Given instruction —
Verbatim output of all the material below is required.

Dataset section —
⟨
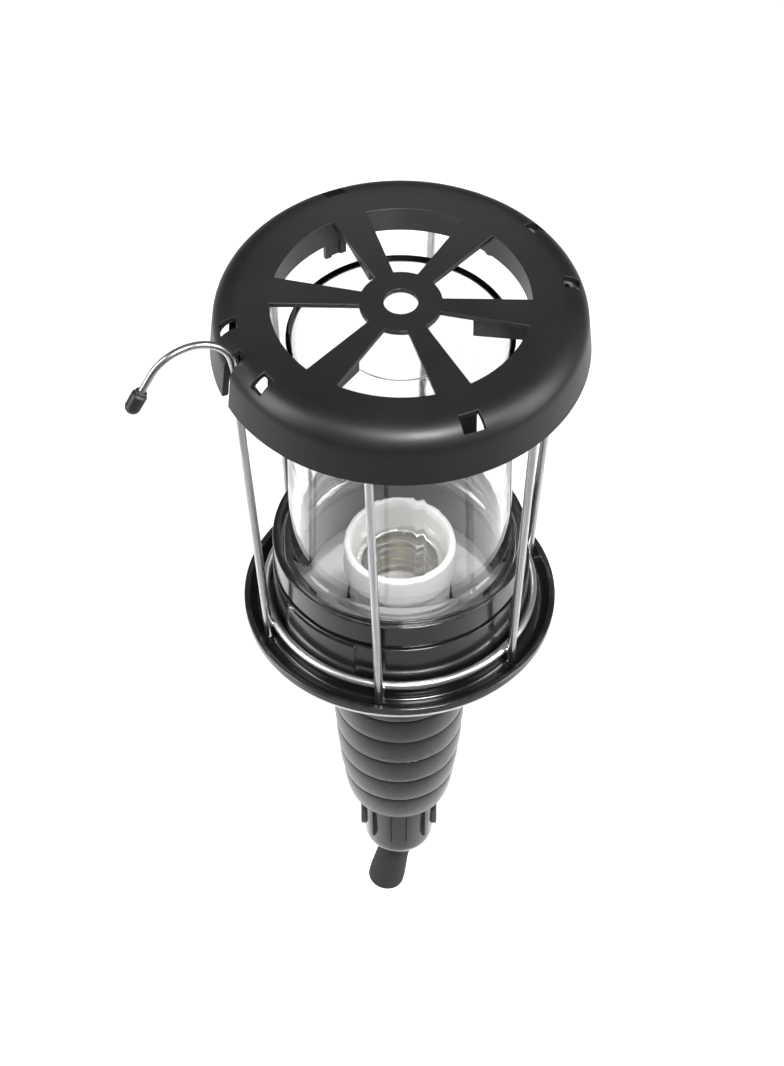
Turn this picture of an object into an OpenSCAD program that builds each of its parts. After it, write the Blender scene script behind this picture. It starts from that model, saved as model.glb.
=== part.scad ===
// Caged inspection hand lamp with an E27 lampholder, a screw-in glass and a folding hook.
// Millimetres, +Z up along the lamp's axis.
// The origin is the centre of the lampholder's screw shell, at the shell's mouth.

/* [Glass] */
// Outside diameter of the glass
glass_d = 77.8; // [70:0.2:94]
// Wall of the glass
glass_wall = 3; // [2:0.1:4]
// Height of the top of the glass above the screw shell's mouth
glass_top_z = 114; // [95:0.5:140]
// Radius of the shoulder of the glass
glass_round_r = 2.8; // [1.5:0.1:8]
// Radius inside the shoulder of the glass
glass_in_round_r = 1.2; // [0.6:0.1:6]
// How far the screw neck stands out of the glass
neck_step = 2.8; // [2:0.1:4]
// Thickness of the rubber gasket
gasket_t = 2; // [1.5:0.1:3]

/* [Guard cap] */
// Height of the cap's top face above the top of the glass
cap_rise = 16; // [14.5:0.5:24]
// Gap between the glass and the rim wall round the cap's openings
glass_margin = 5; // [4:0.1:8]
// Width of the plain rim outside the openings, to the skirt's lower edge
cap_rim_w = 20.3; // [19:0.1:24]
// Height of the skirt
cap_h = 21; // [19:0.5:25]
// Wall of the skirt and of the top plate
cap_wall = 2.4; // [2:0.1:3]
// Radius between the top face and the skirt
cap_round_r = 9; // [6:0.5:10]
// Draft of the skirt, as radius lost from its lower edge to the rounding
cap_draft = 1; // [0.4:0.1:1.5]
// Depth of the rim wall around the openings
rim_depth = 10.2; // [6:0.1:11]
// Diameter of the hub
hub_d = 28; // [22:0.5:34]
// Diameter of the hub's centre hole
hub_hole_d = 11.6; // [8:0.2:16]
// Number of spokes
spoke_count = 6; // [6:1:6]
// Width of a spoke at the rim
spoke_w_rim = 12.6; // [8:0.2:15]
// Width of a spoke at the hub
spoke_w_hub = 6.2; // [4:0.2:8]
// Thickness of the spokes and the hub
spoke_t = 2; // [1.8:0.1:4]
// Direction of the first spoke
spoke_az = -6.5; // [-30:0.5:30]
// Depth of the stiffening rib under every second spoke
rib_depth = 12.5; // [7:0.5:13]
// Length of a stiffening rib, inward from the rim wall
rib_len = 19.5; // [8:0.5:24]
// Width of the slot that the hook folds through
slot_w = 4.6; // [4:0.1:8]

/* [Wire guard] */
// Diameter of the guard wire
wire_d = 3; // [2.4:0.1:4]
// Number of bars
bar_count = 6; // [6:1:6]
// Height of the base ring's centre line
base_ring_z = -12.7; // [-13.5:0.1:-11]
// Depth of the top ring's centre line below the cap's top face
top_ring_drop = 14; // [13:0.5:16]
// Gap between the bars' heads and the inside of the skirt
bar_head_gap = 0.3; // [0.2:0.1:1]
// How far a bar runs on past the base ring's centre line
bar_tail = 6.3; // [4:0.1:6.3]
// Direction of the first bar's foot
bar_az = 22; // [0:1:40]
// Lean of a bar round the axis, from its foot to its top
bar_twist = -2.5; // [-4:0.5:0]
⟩
Complete response —
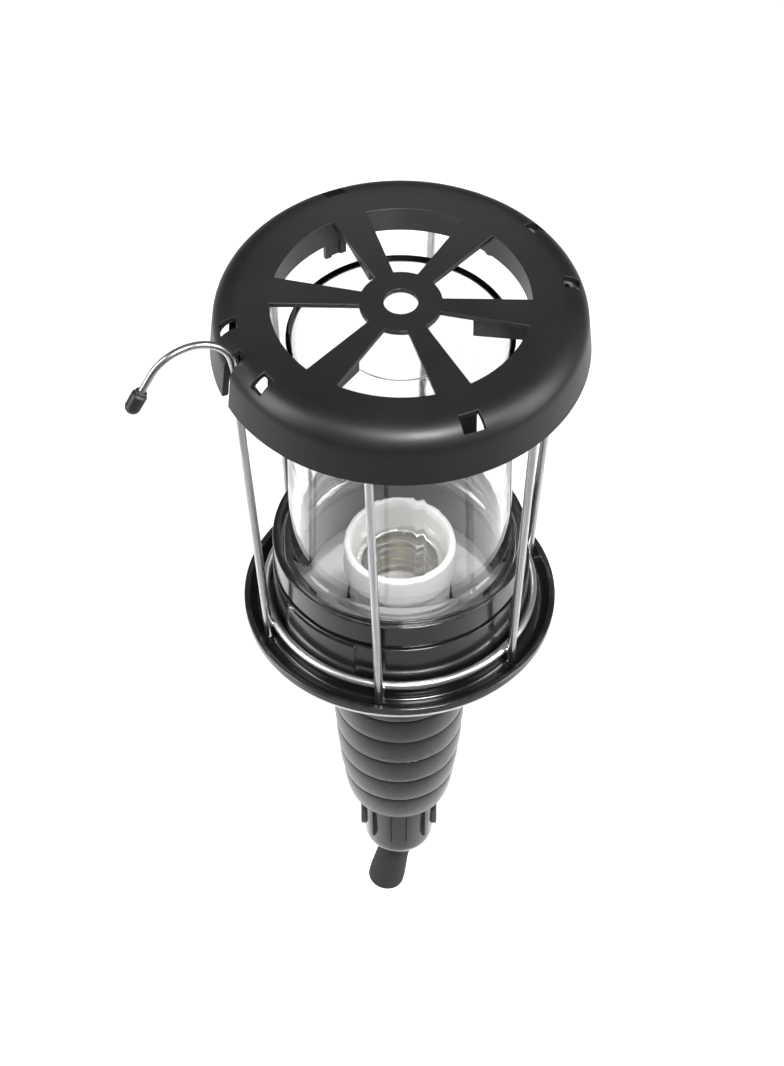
Turn this picture of an object into an OpenSCAD program that builds each of its parts. After it, write the Blender scene script behind this picture. It starts from that model, saved as model.glb.
=== part.scad ===
// Caged inspection hand lamp with an E27 lampholder, a screw-in glass and a folding hook.
// Millimetres, +Z up along the lamp's axis.
// The origin is the centre of the lampholder's screw shell, at the shell's mouth.

/* [Glass] */
// Outside diameter of the glass
glass_d = 77.8; // [70:0.2:94]
// Wall of the glass
glass_wall = 3; // [2:0.1:4]
// Height of the top of the glass above the screw shell's mouth
glass_top_z = 114; // [95:0.5:140]
// Radius of the shoulder of the glass
glass_round_r = 2.8; // [1.5:0.1:8]
// Radius inside the shoulder of the glass
glass_in_round_r = 1.2; // [0.6:0.1:6]
// How far the screw neck stands out of the glass
neck_step = 2.8; // [2:0.1:4]
// Thickness of the rubber gasket
gasket_t = 2; // [1.5:0.1:3]

/* [Guard cap] */
// Height of the cap's top face above the top of the glass
cap_rise = 16; // [14.5:0.5:24]
// Gap between the glass and the rim wall round the cap's openings
glass_margin = 5; // [4:0.1:8]
// Width of the plain rim outside the openings, to the skirt's lower edge
cap_rim_w = 20.3; // [19:0.1:24]
// Height of the skirt
cap_h = 21; // [19:0.5:25]
// Wall of the skirt and of the top plate
cap_wall = 2.4; // [2:0.1:3]
// Radius between the top face and the skirt
cap_round_r = 9; // [6:0.5:10]
// Draft of the skirt, as radius lost from its lower edge to the rounding
cap_draft = 1; // [0.4:0.1:1.5]
// Depth of the rim wall around the openings
rim_depth = 10.2; // [6:0.1:11]
// Diameter of the hub
hub_d = 28; // [22:0.5:34]
// Diameter of the hub's centre hole
hub_hole_d = 11.6; // [8:0.2:16]
// Number of spokes
spoke_count = 6; // [6:1:6]
// Width of a spoke at the rim
spoke_w_rim = 12.6; // [8:0.2:15]
// Width of a spoke at the hub
spoke_w_hub = 6.2; // [4:0.2:8]
// Thickness of the spokes and the hub
spoke_t = 2; // [1.8:0.1:4]
// Direction of the first spoke
spoke_az = -6.5; // [-30:0.5:30]
// Depth of the stiffening rib under every second spoke
rib_depth = 12.5; // [7:0.5:13]
// Length of a stiffening rib, inward from the rim wall
rib_len = 19.5; // [8:0.5:24]
// Width of the slot that the hook folds through
slot_w = 4.6; // [4:0.1:8]

/* [Wire guard] */
// Diameter of the guard wire
wire_d = 3; // [2.4:0.1:4]
// Number of bars
bar_count = 6; // [6:1:6]
// Height of the base ring's centre line
base_ring_z = -12.7; // [-13.5:0.1:-11]
// Depth of the top ring's centre line below the cap's top face
top_ring_drop = 14; // [13:0.5:16]
// Gap between the bars' heads and the inside of the skirt
bar_head_gap = 0.3; // [0.2:0.1:1]
// How far a bar runs on past the base ring's centre line
bar_tail = 6.3; // [4:0.1:6.3]
// Direction of the first bar's foot
bar_az = 22; // [0:1:40]
// Lean of a bar round the axis, from its foot to its top
bar_twist = -2.5; // [-4:0.5:0]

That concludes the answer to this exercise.